Rows from a 3D modeling dataset:
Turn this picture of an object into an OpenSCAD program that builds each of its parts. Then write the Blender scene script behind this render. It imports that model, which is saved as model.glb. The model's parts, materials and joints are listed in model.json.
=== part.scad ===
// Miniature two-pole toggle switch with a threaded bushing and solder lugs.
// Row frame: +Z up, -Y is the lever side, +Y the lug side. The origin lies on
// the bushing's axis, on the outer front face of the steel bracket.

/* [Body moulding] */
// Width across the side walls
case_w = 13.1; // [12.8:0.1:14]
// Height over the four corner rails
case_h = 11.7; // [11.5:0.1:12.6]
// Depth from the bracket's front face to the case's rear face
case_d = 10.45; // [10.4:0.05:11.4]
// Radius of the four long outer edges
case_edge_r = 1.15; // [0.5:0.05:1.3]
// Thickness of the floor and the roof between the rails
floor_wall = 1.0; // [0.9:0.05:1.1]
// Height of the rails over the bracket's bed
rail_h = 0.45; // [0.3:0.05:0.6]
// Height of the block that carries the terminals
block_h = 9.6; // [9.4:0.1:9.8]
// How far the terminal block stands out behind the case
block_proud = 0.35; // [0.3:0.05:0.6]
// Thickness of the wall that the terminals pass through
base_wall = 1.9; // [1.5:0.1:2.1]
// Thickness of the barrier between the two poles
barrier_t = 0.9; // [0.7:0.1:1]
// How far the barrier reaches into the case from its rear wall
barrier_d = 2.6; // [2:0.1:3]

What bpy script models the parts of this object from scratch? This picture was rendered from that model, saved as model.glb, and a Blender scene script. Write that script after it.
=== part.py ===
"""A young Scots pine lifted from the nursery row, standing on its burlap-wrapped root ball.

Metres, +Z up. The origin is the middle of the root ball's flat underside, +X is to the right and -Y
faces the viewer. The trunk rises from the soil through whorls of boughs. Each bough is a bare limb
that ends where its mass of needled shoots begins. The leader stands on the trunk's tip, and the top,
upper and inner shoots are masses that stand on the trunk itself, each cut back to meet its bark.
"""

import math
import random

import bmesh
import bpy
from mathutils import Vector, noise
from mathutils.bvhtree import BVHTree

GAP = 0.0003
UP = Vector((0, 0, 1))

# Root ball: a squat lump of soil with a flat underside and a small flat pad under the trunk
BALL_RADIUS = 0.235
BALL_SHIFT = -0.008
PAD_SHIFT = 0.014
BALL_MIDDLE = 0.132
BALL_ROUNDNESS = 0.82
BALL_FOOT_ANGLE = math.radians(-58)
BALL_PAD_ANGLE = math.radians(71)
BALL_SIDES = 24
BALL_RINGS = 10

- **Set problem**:
Go through the records and print each one exactly.

- **Answer**:
Turn this picture of an object into an OpenSCAD program that builds each of its parts. Then write the Blender scene script behind this render. It imports that model, which is saved as model.glb. The model's parts, materials and joints are listed in model.json.
=== part.scad ===
// Miniature two-pole toggle switch with a threaded bushing and solder lugs.
// Row frame: +Z up, -Y is the lever side, +Y the lug side. The origin lies on
// the bushing's axis, on the outer front face of the steel bracket.

/* [Body moulding] */
// Width across the side walls
case_w = 13.1; // [12.8:0.1:14]
// Height over the four corner rails
case_h = 11.7; // [11.5:0.1:12.6]
// Depth from the bracket's front face to the case's rear face
case_d = 10.45; // [10.4:0.05:11.4]
// Radius of the four long outer edges
case_edge_r = 1.15; // [0.5:0.05:1.3]
// Thickness of the floor and the roof between the rails
floor_wall = 1.0; // [0.9:0.05:1.1]
// Height of the rails over the bracket's bed
rail_h = 0.45; // [0.3:0.05:0.6]
// Height of the block that carries the terminals
block_h = 9.6; // [9.4:0.1:9.8]
// How far the terminal block stands out behind the case
block_proud = 0.35; // [0.3:0.05:0.6]
// Thickness of the wall that the terminals pass through
base_wall = 1.9; // [1.5:0.1:2.1]
// Thickness of the barrier between the two poles
barrier_t = 0.9; // [0.7:0.1:1]
// How far the barrier reaches into the case from its rear wall
barrier_d = 2.6; // [2:0.1:3]

What bpy script models the parts of this object from scratch? This picture was rendered from that model, saved as model.glb, and a Blender scene script. Write that script after it.
=== part.py ===
"""A young Scots pine lifted from the nursery row, standing on its burlap-wrapped root ball.

Metres, +Z up. The origin is the middle of the root ball's flat underside, +X is to the right and -Y
faces the viewer. The trunk rises from the soil through whorls of boughs. Each bough is a bare limb
that ends where its mass of needled shoots begins. The leader stands on the trunk's tip, and the top,
upper and inner shoots are masses that stand on the trunk itself, each cut back to meet its bark.
"""

import math
import random

import bmesh
import bpy
from mathutils import Vector, noise
from mathutils.bvhtree import BVHTree

GAP = 0.0003
UP = Vector((0, 0, 1))

# Root ball: a squat lump of soil with a flat underside and a small flat pad under the trunk
BALL_RADIUS = 0.235
BALL_SHIFT = -0.008
PAD_SHIFT = 0.014
BALL_MIDDLE = 0.132
BALL_ROUNDNESS = 0.82
BALL_FOOT_ANGLE = math.radians(-58)
BALL_PAD_ANGLE = math.radians(71)
BALL_SIDES = 24
BALL_RINGS = 10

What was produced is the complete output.